We continued our walk and from listening to Rebecca speak I concluded that she is a bit of a workaholic like me. Or at least that work and projects are always the top priority. She expressed her wish to take more care of intimate friendships and I could relate to that. I also feel guilty for not keeping in touch with people and for normally putting work at the top of the list. She mentioned that she experiences a lot of anger and impatience coming from stress, but that she doesn't have very good tools to reduce stress in her life. She started to take some African dance classes, but she doesn't go regularly. We ended up complaining about the art market and the tough conditions and the pressure and competitive spirit and the whole spiel. It didn't feel very constructive. But it's a topic any two artists like to indulge in to feel more connected it seems. 

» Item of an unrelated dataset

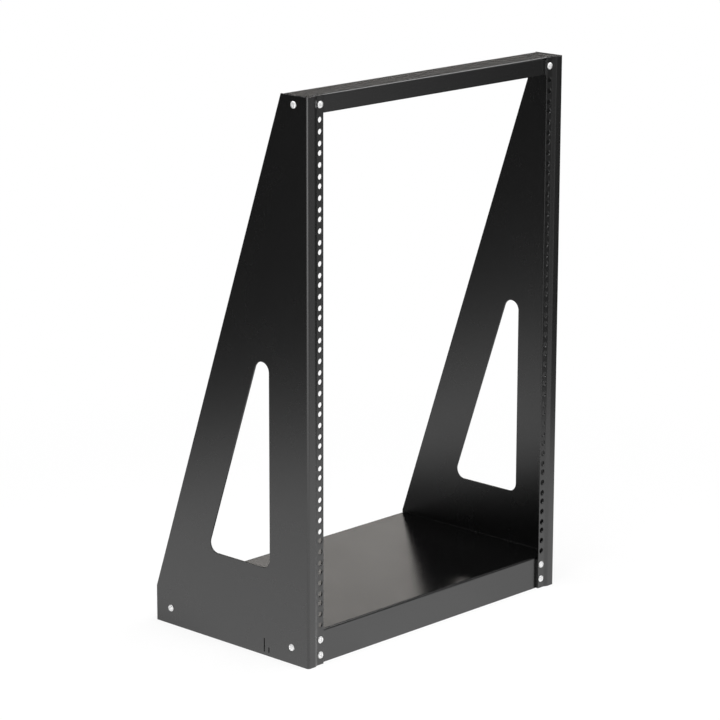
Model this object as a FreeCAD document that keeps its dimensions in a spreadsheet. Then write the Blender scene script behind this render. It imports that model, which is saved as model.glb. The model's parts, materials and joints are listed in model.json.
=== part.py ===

Eventually we found ourselves in the courtyard of some conference hotel with a nice lawn and some benches under trees (still overlooking the bay). The night was slowly falling. I felt like proposing some exercises. Either 10 minutes sitting in silence or singing together on the bench. Rebecca seemed happy to try them and chose to do the silent presence exercise first cause she found it more challenging. So we sat 10 minutes in silence being present. I felt her rather uncomfortable and tried my best to send out accommodating and friendly energy. We looked at each other in the eyes sometimes and cracked a smile ever so often. About halfway into the exercise the lanterns of the park went on. Twice we took a deep breath together because we noticed that we were both tensing up. Afterwards we talked. She confessed that it hadn't been easy but that with the time something relaxed. We decided to do the singing also. We looked over at the amusement park at the other side of the bay and sent some initially careful and then more and more full-bodied yodels, yowls and improvised melodies into the night of the city. It felt very nice to do and fun. As we walked back to Slussen I think we both felt tired in a more fulfilled way.